We were standing near the eastward lip of the excavation, and looking over it, when it was first brought to our attention that it took two to make a battle. Up to now we had seen only one. Now two shells burst in quick succession forty yards in front of us, and a spray of earth went into the air. “Whizz-bangs,” remarked our soldier-guide casually. Personally, I felt less keenly interested in their name than in the fact that they were there at all.

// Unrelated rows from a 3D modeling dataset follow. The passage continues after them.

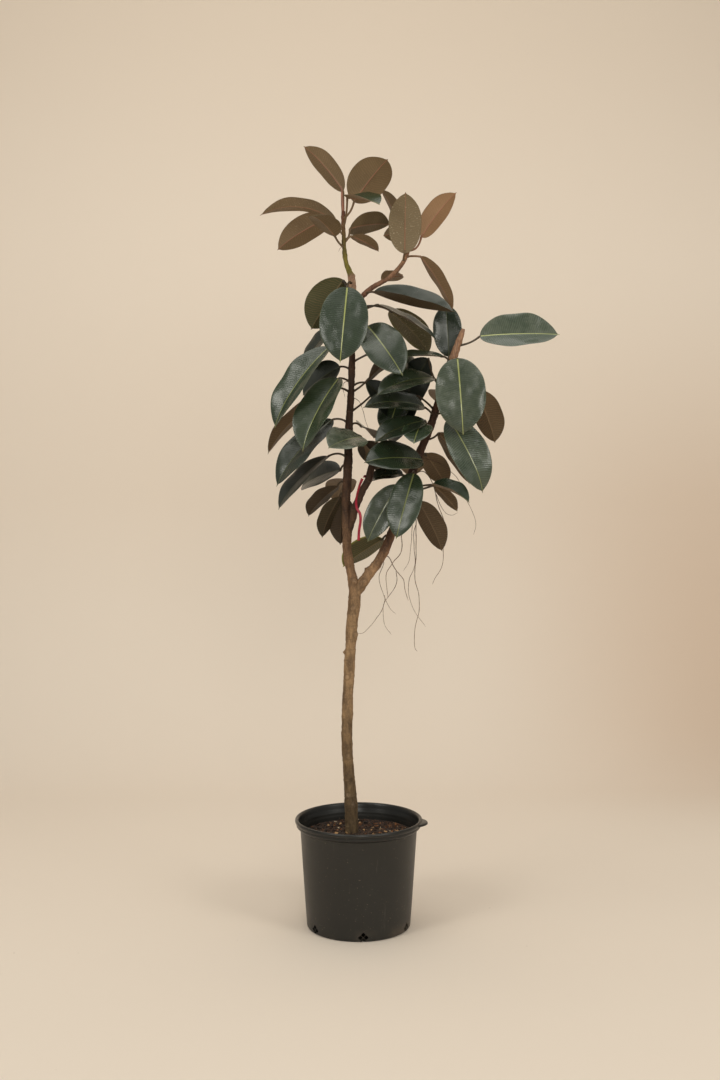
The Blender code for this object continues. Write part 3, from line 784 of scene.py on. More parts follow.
@dataclass(frozen=True)
class PaperSweep(Finish):
    """The cream studio paper, with crumbs of soil on the floor, seen only from its front."""

    name: str = "paper_sweep"
    paper: Colour = tone(234, 222, 208)
    # warm and shade are tints of painted shade: warm low on the right, shade high up; warm also tints a faint
    # cloud
    warm: Colour = tone(214, 191, 169)
    shade: Colour = tone(206, 190, 172)
    soil: Colour = tone(120, 96, 72)

    def inputs(self, paint: Paint, effects: Effects) -> dict[str, object]:
        """Painted shade, warmer and darker low on the right and darker high up, with crumbs in front of the
        bend.
        """
        x, y, z = paint.split(paint.place())
        cloud = paint.noise(0.9, 2.0)
        # painted shade: a warmer, darker patch low on the right where the light falls off
        warm = z.span(1.7, 0.25) * x.span(0.25, 1.3) * y.span(0.7, 1.7)
        crumb = paint.noise(55.0, 1.0, stretch=(1.0, 1.0, 0.0)).span(0.795, 0.83) * y.span(0.6, 0.0)
        base = paint.layers(self.paper, (warm * 0.8, self.warm), (cloud * 0.10, self.warm),
                            # painted shade: the paper darker high up, where the light falls off
                            (z.span(1.5, 2.7) * 0.6, self.shade), (crumb * 0.5, self.soil))
        hidden = paint.wire("ShaderNodeNewGeometry", output="Backfacing")
        return surface(base, cloud.span(0.0, 1.0, 0.8, 0.9), None, 0.2, Alpha=1.0 - hidden)


# ---- the pot and what fills it -----------------------------------------------
def rounded_profile(points: Sequence[tuple[float, float]], reach: float) -> Array:
    """Round a profile's corners.

    Each corner gives three points: one on either side, at the reach or at a
    third of the edge, and between them the middle of a quadratic curve.

    Args:
        points: The profile's corners, as radius and height.
        reach: How far from a corner the rounding starts.

    Returns:
        The rounded profile.
    """
    rows = np.asarray(points, float)
    before, corner, after = rows[:-2], rows[1:-1], rows[2:]
    back, ahead = before - corner, after - corner
    back_size = np.linalg.norm(back, axis=1, keepdims=True)
    ahead_size = np.linalg.norm(ahead, axis=1, keepdims=True)
    enter = corner + back / back_size * np.minimum(reach, back_size / 3)
    leave = corner + ahead / ahead_size * np.minimum(reach, ahead_size / 3)
    middle = 0.25 * enter + 0.5 * corner + 0.25 * leave
    return np.vstack([rows[:1], np.stack([enter, middle, leave], 1).reshape(-1, 2), rows[-1:]])


def apply_modifiers(item: bpy.types.Object) -> None:
    """Replace an object's mesh by what its modifiers make of it."""
    graph = bpy.context.evaluated_depsgraph_get()
    finished = bpy.data.meshes.new_from_object(item.evaluated_get(graph))
    item.modifiers.clear()
    item.data = finished


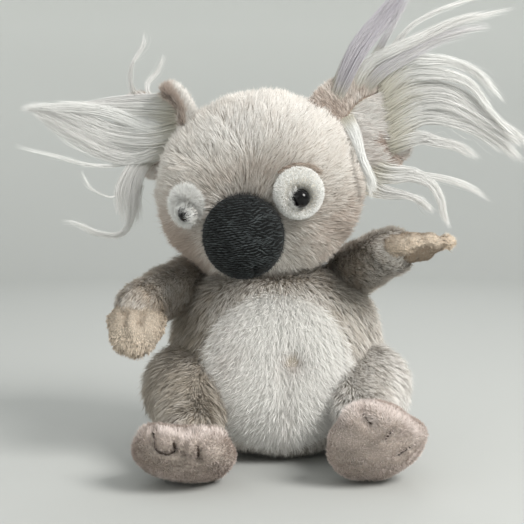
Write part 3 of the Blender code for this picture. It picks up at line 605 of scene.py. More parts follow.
NECK = joint_at("head_turn")
BODY = Form(placed((0.0, 0.0, 0.0515), (1, 0, 0), (0, 0, 1)), (0.116, 0.098, 0.104), crown=3.0, base=2.6, taper=0.04)
LEAN = Matrix.Rotation(math.radians(-12), 4, "Z") @ Euler((math.radians(5), math.radians(-7.5), 0),
    "YXZ").to_matrix().to_4x4()
HEAD_PLACE = np.array(LEAN)
HEAD_PLACE[:3, 3] = NECK + (-0.005, -0.004, 0.047)
HEAD = Form(HEAD_PLACE, (0.114, 0.096, 0.104), plan=2.3)
NOSE_SEAT = moved(HEAD_PLACE, HEAD.front(0.0, -0.020) + (0.0, -0.009, 0.0))
NOSE = Form(NOSE_SEAT, (0.042, 0.034, 0.043))
EYE_APART, EYE_DROP, EYE_DIAMETER = 0.057, 0.005, 0.0095
PATCH_SIZE = (0.026, 0.026, 0.009)
EAR_SIZE = (0.048, 0.009, 0.054)
EAR_FACES = {"left": (0.25, -0.96, 0.05), "right": (-0.75, -0.62, -0.25)}
# How far an ear's cloth is drawn out towards a corner, at which turn, how widely, and how far back
EAR_LEAVES = {
    "left": ((0.50, 60.0, 40.0, 0.004), (-0.30, -125.0, 45.0, 0.0)),
    "right": ((-0.28, 180.0, 60.0, 0.0),),
}
# The middle and the radius of the longer pile on the front of each ear
EAR_FILLS = {"left": (-0.001, -0.008, 0.021), "right": (0.003, 0.0, 0.020)}
# Where painted shadow turns the front of each ear brown: a route in its own axes in millimetres, and its width
EAR_SHADOWS = {
    "left": (((-7, 0, -8), (-4, 0, -22)), 0.0060),
    "right": (((-8.5, 0, -22), (-17.5, 0, -13), (-24, 0, -3), (-28, 0, 0)), 0.0045),
}
EAR_HEM = ((-60.0, -16.0, 195.0), (-54.0, -19.0, 193.0), (-48.0, -20.0, 184.5), (-48.5, -19.0, 175.5))
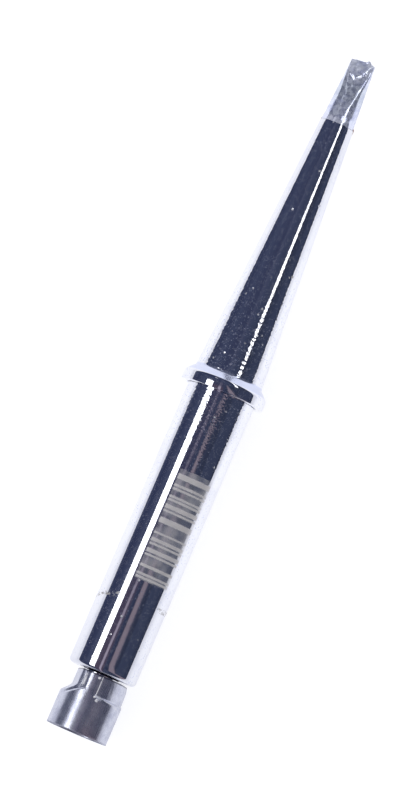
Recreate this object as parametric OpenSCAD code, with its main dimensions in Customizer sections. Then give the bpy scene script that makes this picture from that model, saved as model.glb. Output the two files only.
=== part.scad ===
// Soldering iron tip: a plated copper chisel tip with a seating flange, a plain
// shank and a tail spigot, and a thin steel sleeve crimped over the spigot that
// holds the magnetic slug by which the iron senses the tip's temperature.
//
// The tool axis lies along X, with the working end towards +X. The origin is on
// that axis in the plane of the flange's rear face, where the iron's nut seats
// the tip. The two ground flats of the chisel face +Z and -Z.
// Dimensions are in millimetres and angles in degrees.

/* [Shank] */
// Diameter of the plain shank that slides into the iron's barrel
shank_d = 7.0; // [5:0.1:10]
// Length of the shank, from the flange's rear face to its own rear face
shank_len = 29.7; // [15:0.1:40]
// Radius of the rounded edge at the shank's rear end
shank_edge_r = 0.45; // [0.1:0.05:1]

/* [Flange] */
// Diameter of the flange that the iron's nut presses on
flange_d = 8.7; // [7.5:0.1:12]
// Length of the flange's cylindrical rim
rim_len = 1.1; // [0.6:0.05:2]
// Length of the conical front face, along the axis
chamfer_len = 0.75; // [0.4:0.05:1.5]
// Radius of the rounded edge between the rim and the conical front face
rim_front_r = 0.4; // [0.05:0.05:0.45]
// Radius of the broken edge at the rim's rear
rim_rear_r = 0.1; // [0.05:0.05:0.3]
// Depth of the groove turned into the rear face, around the shank
relief_depth = 0.1; // [0.02:0.02:0.2]
// Width of that groove
relief_w = 0.15; // [0.1:0.05:0.3]

/* [Taper] */
// Diameter of the taper where it leaves the flange
taper_base_d = 7.0; // [5:0.1:9]
// Diameter that the plated taper would have at the working end
taper_end_d = 2.6; // [1:0.1:5]
// Length of the taper, from the flange's front to the working end
taper_len = 33.7; // [15:0.1:50]
// Radius of the fillet at the taper's base
taper_fillet_r = 0.35; // [0.1:0.05:1]

/* [Working end] */
// Length at the working end where the copper's iron coat is bare of plating
bare_len = 6.6; // [3:0.1:10]
// Radial step from the plated surface down to the bare metal
plating_step = 0.15; // [0.05:0.01:0.3]
// Thickness of the chisel's edge
chisel_t = 0.5; // [0.3:0.05:1.5]
// Angle between one ground flat and the tool axis
chisel_angle = 15.7; // [8:0.1:30]

/* [Tinning] */
// Thickness of the solder that wets the bare end
tin_t = 0.08; // [0.04:0.01:0.12]
// How far the solder stops short of the plating's edge
tin_gap = 0.05; // [0:0.01:0.2]
// Radius of the balls that the solder beads are cut from
bead_r = 0.55; // [0.3:0.05:0.8]
// Height of a solder bead over the tinned flat
bead_h = 0.1; // [0.05:0.01:0.3]
// Radius of the drop of solder that stands on the chisel's edge
drop_r = 0.3; // [0.15:0.05:0.4]
// How far that drop stands out past the tinned edge
drop_h = 0.32; // [0.1:0.02:0.5]
// Distance of that drop from the tool axis
drop_side = 0.57; // [0:0.01:0.8]

/* [Tail] */
// Diameter of the neck behind the shank
neck_d = 3.6; // [3:0.1:5]
// Radius of the fillet at the neck's root
neck_fillet_r = 0.1; // [0.05:0.05:0.3]
// Gap between the shank's rear face and the sleeve
sleeve_gap = 0.2; // [0.1:0.05:0.6]
// Radial clearance of the spigot's head and the slug in the sleeve
head_clear = 0.02; // [0.01:0.01:0.05]
// Length of the bevel at the head's rear edge
head_bevel = 0.15; // [0.05:0.05:0.4]

/* [Sensor sleeve] */
// Outside diameter of the sleeve
sleeve_d = 6.25; // [5:0.05:8]
// Wall thickness of the sleeve
sleeve_wall = 0.3; // [0.15:0.05:0.5]
// Length of the sleeve
sleeve_len = 6.05; // [4:0.05:9]
// Number of crimps pressed around the sleeve's front
crimp_count = 3; // [2:1:4]
// How deep the crimping jaws press
crimp_depth = 0.95; // [0.2:0.05:1]
// Length of the flat that a jaw leaves
crimp_flat = 1.5; // [0.5:0.05:2]
// Length of the ramp from that flat back to the round sleeve
crimp_ramp = 1.0; // [0.3:0.05:2]
// Turn of the first crimp from the upper chisel flat
crimp_turn = -72; // [-180:1:180]

/* [Sensor slug] */
// Length of the magnetic slug
slug_len = 1.8; // [1:0.1:3]
// How far the slug sits inside the sleeve's rear rim
slug_recess = 0.2; // [0:0.05:0.6]

/* [Hidden] */

$fn = 96;

shank_r = shank_d / 2;
flange_r = flange_d / 2;
sleeve_r = sleeve_d / 2;
neck_r = neck_d / 2;
head_r = sleeve_r - sleeve_wall - head_clear;

// Stations along the tool axis, from the flange's rear face towards the tip
rim_front = rim_len;
flange_front = rim_len + chamfer_len;
tip_end = flange_front + taper_len;
bare_start = tip_end - bare_len;
shank_rear = -shank_len;
sleeve_front = shank_rear - sleeve_gap;
sleeve_rear = sleeve_front - sleeve_len;
head_front = sleeve_front - crimp_flat - crimp_ramp;
slug_rear = sleeve_rear + slug_recess;
head_rear = slug_rear + slug_len;

// Radius of the plated taper at a station
function taper_r(z) =
    taper_end_d / 2 + (taper_base_d - taper_end_d) / 2 * (tip_end - z) / taper_len;

// Points of an arc about c as [radius, station], from angle a0 to angle a1
function arc(c, r, a0, a1, steps = 6) =
    [for (i = [0:steps]) let (a = a0 + (a1 - a0) * i / steps) c + r * [cos(a), sin(a)]];

taper_angle = atan((taper_base_d - taper_end_d) / 2 / taper_len);
chamfer_angle = atan((flange_r - taper_base_d / 2) / chamfer_len);

// Length that a fillet of radius r takes up along each side of a corner
function fillet_reach(r, turn) = r * tan(turn / 2);

// Centre of the rounding between the rim and the conical front face
rim_round_c = [flange_r - rim_front_r,
               rim_front - fillet_reach(rim_front_r, chamfer_angle)];

// Centre of the fillet between the conical front face and the taper
fillet_turn = chamfer_angle - taper_angle;
fillet_c = [taper_r(flange_front) + taper_fillet_r * cos(taper_angle)
                - fillet_reach(taper_fillet_r, fillet_turn) * sin(taper_angle),
            flange_front + taper_fillet_r * sin(taper_angle)
                + fillet_reach(taper_fillet_r, fillet_turn) * cos(taper_angle)];

// Carries a shape from the tool axis onto X, with the flats facing +Z and -Z
module place() {
    rotate([180, 0, 0]) rotate([0, 90, 0]) children();
}

// Half of the turned outline, from the spigot's head to the working end
module turned_outline() {
    polygon(concat(
        [[0, head_rear], [head_r - head_bevel, head_rear],
         [head_r, head_rear + head_bevel], [head_r, head_front],
         [neck_r, head_front]],
        arc([neck_r + neck_fillet_r, shank_rear - neck_fillet_r], neck_fillet_r, 180, 90),
        arc([shank_r - shank_edge_r, shank_rear + shank_edge_r], shank_edge_r, 270, 360),
        [[shank_r, relief_depth], [shank_r + relief_w, relief_depth],
         [shank_r + relief_w, 0]],
        arc([flange_r - rim_rear_r, rim_rear_r], rim_rear_r, 270, 360, 3),
        arc(rim_round_c, rim_front_r, 0, chamfer_angle, 4),
        arc(fillet_c, taper_fillet_r, 180 + chamfer_angle, 180 + taper_angle),
        [[taper_r(bare_start), bare_start],
         [taper_r(bare_start) - plating_step, bare_start],
         [taper_end_d / 2 - plating_step, tip_end], [0, tip_end]]
    ));
}

// What is ground away over one flat of the chisel, with a skin left on it
module ground_block(skin) {
    size = bare_len * 3;
    translate([0, 0, tip_end]) rotate([0, -chisel_angle, 0])
        translate([chisel_t / 2 * cos(chisel_angle) + skin, -size / 2, -size])
            cube([size, size, 2 * size]);
}

module chisel(skin = 0) {
    difference() {
        children();
        ground_block(skin);
        mirror([1, 0, 0]) ground_block(skin);
    }
}

// Iron-coated copper in one turned piece, chrome-plated up to the bare end
module tip_body() {
    color("Gainsboro") place()
        chisel() rotate_extrude() turned_outline();
}

// The bare end grown by the thickness of the solder
module tinned_form() {
    chisel(tin_t) rotate_extrude() polygon([
        [0, bare_start + tin_gap],
        [taper_r(bare_start) - plating_step, bare_start + tin_gap],
        [taper_r(bare_start) - plating_step + tin_t, bare_start + tin_gap + tin_t],
        [taper_end_d / 2 - plating_step + tin_t, tip_end + tin_t / 2],
        [taper_end_d / 2 - plating_step, tip_end + tin_t], [0, tip_end + tin_t]
    ]);
}

// A bead of solder on the upper flat, back from the edge and to one side
module bead(back, side) {
    rise = chisel_t / 2 + tin_t + back * tan(chisel_angle);
    translate([0, side, tip_end - back]) intersection() {
        translate([rise + bead_h - bead_r, 0, 0]) sphere(r = bead_r);
        translate([0, -bead_r, -bead_r]) cube(2 * bead_r);
    }
}

// The drop of solder on the chisel's edge, rooted half way into the tinning
module edge_drop() {
    root = tip_end + tin_t / 2;
    top = tip_end + tin_t + drop_h;
    translate([0, drop_side, 0]) rotate_extrude()
        polygon(concat([[0, root], [drop_r, root]], arc([0, top - drop_r], drop_r, 10, 90)));
}

module solder_tinning() {
    color("DarkGray") place()
        difference() {
            union() {
                tinned_form();
                bead(0.75, 0.45);
                bead(1.3, -0.25);
                mirror([1, 0, 0]) bead(0.8, -0.4);
                edge_drop();
            }
            chisel() rotate_extrude() turned_outline();
        }
}

// Magnetic slug that loses its pull on the iron's switch at the set temperature
module sensor_slug() {
    color("DimGray") place()
        translate([0, 0, slug_rear]) cylinder(r = head_r, h = slug_len);
}

// What one crimping jaw presses in, seen from the side and carried across
module crimp_jaw(inset) {
    flat_at = sleeve_r - crimp_depth - inset;
    slope = crimp_depth / crimp_ramp;
    over = 1;
    rotate([90, 0, 0]) linear_extrude(height = sleeve_d, center = true) polygon([
        [flat_at, sleeve_front + over],
        [flat_at, sleeve_front - crimp_flat],
        [flat_at + crimp_depth + over, sleeve_front - crimp_flat - crimp_ramp - over / slope],
        [flat_at + crimp_depth + over, sleeve_front + over]
    ]);
}

// The crimped tube, drawn in from its outside by an inset
module sleeve_form(inset, over) {
    difference() {
        translate([0, 0, sleeve_rear - over])
            cylinder(r = sleeve_r - inset, h = sleeve_len + 2 * over);
        for (i = [0:crimp_count - 1])
            rotate([0, 0, crimp_turn + i * 360 / crimp_count]) crimp_jaw(inset);
    }
}

module sensor_sleeve() {
    color("Silver") place()
        difference() {
            sleeve_form(0, 0);
            sleeve_form(sleeve_wall, 0.5);
        }
}

tip_body();
solder_tinning();
sensor_slug();
sensor_sleeve();
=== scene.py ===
"""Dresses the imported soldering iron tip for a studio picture.

The tip lies along X with the working end towards +X, and one flat of the chisel faces up.
Everything is in metres. Azimuth is measured about the tool axis, from straight up (+Z)
towards -Y, which is the right of the picture when the working end points up in it.
"""

import math

import bmesh
import bpy
import numpy as np
from mathutils import Matrix, Vector, noise


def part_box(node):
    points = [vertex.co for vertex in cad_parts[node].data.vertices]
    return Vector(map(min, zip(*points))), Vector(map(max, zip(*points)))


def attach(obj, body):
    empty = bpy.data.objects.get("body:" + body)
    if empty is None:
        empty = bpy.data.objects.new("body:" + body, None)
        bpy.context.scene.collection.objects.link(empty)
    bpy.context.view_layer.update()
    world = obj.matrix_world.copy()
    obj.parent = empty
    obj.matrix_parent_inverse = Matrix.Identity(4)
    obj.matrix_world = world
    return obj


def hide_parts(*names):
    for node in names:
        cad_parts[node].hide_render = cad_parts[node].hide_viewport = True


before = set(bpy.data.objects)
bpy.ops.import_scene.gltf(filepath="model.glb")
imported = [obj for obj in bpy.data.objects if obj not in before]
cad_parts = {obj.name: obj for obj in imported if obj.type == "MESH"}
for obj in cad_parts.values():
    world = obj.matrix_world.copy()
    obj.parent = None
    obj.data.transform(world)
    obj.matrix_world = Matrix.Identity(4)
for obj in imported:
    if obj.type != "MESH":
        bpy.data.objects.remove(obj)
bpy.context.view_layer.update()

MM = 0.001

# Stations and radii of the turned body, in metres, from the flange's rear face
body_low, body_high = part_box("tip_body")
TIP_END = body_high[0]
HEAD_REAR = body_low[0]
FLANGE_R = body_high[2]
SHANK_R = 3.5 * MM
SHANK_REAR = -29.7 * MM
SHANK_EDGE_R = 0.45 * MM
RIM_LEN = 1.1 * MM
CHAMFER_LEN = 0.75 * MM
RIM_FRONT_R = 0.4 * MM
RIM_REAR_R = 0.1 * MM
RIM_CROWN_R = 7 * MM
RELIEF_DEPTH = 0.1 * MM
RELIEF_W = 0.15 * MM
TAPER_FILLET_R = 0.35 * MM
TAPER_BASE_R = 3.5 * MM
TAPER_END_R = 1.3 * MM
NECK_R = 1.8 * MM
NECK_FILLET_R = 0.1 * MM
HEAD_R = 2.805 * MM
HEAD_LEN = 1.55 * MM
HEAD_BEVEL = 0.15 * MM

# The bare working end and the solder on it
BARE_LEN = 6.6 * MM
PLATING_STEP = 0.15 * MM
PLATING_EDGE_R = 0.05 * MM
CHISEL_T = 0.5 * MM
CHISEL_ANGLE = math.radians(15.7)
TIN_T = 0.08 * MM

# The drop of solder on the chisel's edge, in mm: how far it stands out, and its place across
tin_low, tin_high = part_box("solder_tinning")
DROP_RISE = (tin_high[0] - TIP_END - TIN_T) / MM
DROP_SIDE = 0.57

# The crimped sleeve and the slug in it
sleeve_low, sleeve_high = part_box("sensor_sleeve")
slug_low, slug_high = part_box("sensor_slug")
SLEEVE_REAR = sleeve_low[0]
SLEEVE_FRONT = sleeve_high[0]
SLEEVE_R = 3.125 * MM
SLEEVE_WALL = 0.3 * MM
RIM_ROUND = 0.04 * MM

FLANGE_FRONT = RIM_LEN + CHAMFER_LEN
BARE_START = TIP_END - BARE_LEN
TAPER_ANGLE = math.atan((TAPER_BASE_R - TAPER_END_R) / (TIP_END - FLANGE_FRONT))
CHAMFER_ANGLE = math.atan((FLANGE_R - TAPER_BASE_R) / CHAMFER_LEN)

# The photograph: its size, and where the tool axis lies in it
IMAGE_W, IMAGE_H = 405, 800
MM_PER_PX = 0.09776
AXIS_MIDDLE = -0.31 * MM
AXIS_MIDDLE_PX = (220.0, 398.0)
AXIS_LEAN = math.radians(23.23)
VIEW_TURN = math.radians(5)
VIEW_TILT = math.radians(5)
VIEW_DISTANCE = 0.6

AROUND = 384


def taper_r(x):
    """Radius of the plated taper at a station."""
    share = (TIP_END - x) / (TIP_END - FLANGE_FRONT)
    return TAPER_END_R + (TAPER_BASE_R - TAPER_END_R) * share


def arc(centre, radius, start, end, steps=10):
    """Points (radius, station) of an arc, with angles in radians from the radial direction."""
    angles = [start + (end - start) * i / steps for i in range(steps + 1)]
    return [(centre[0] + radius * math.cos(a), centre[1] + radius * math.sin(a)) for a in angles]


def soft_min(a, b, k):
    """The lesser of two lengths, blended over a length k where they cross."""
    blend = np.clip((k - np.abs(a - b)) / k, 0, 1)
    return np.minimum(a, b) - blend * blend * k / 4


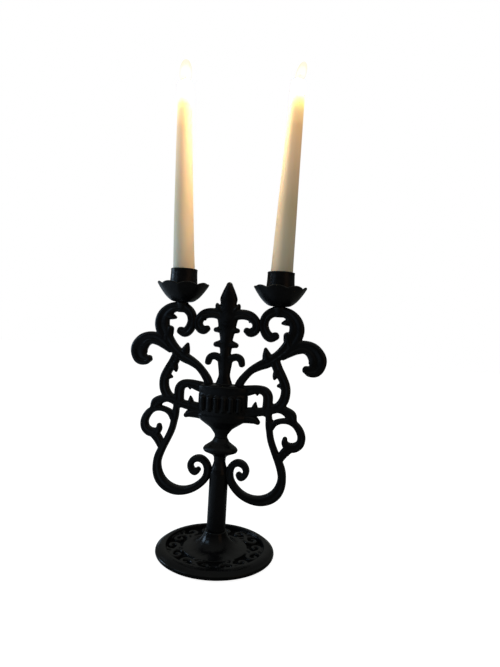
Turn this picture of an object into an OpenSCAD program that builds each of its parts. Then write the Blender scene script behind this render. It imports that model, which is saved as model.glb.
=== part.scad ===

We thought we had done pretty well to get within 1,000 yards of the famous line, but now came a crowning bit of good fortune, for an Australian gunner captain, a mere lad, but a soldier from his hawk’s eyes to his active feet, volunteered to rush us forward to some coign of vantage known to himself. So it was Eastward Ho! once more, still over a dull, barren plain sloping gently upwards, with little sign of life. Here and there was the quick fluff of a bursting shell, but at a comfortable distance. Suddenly ahead of us a definite object broke the skyline. It was a Tank, upon which the crew were working with spanners and levers, for its comrades were now far ahead, and it would fain follow. This, it seems, was the grandstand which our young gunner had selected. On to the top of it we clambered—and there, at our very feet, and less than 500 yards away, was the rift which had been torn a few hours before in the Hindenburg Line. On the dun slope beyond it, under our very eyes, was even now being fought a part of that great fight where at last the children of light were beating down into the earth the forces of darkness. It was there. We could see it. And yet how little there was to see!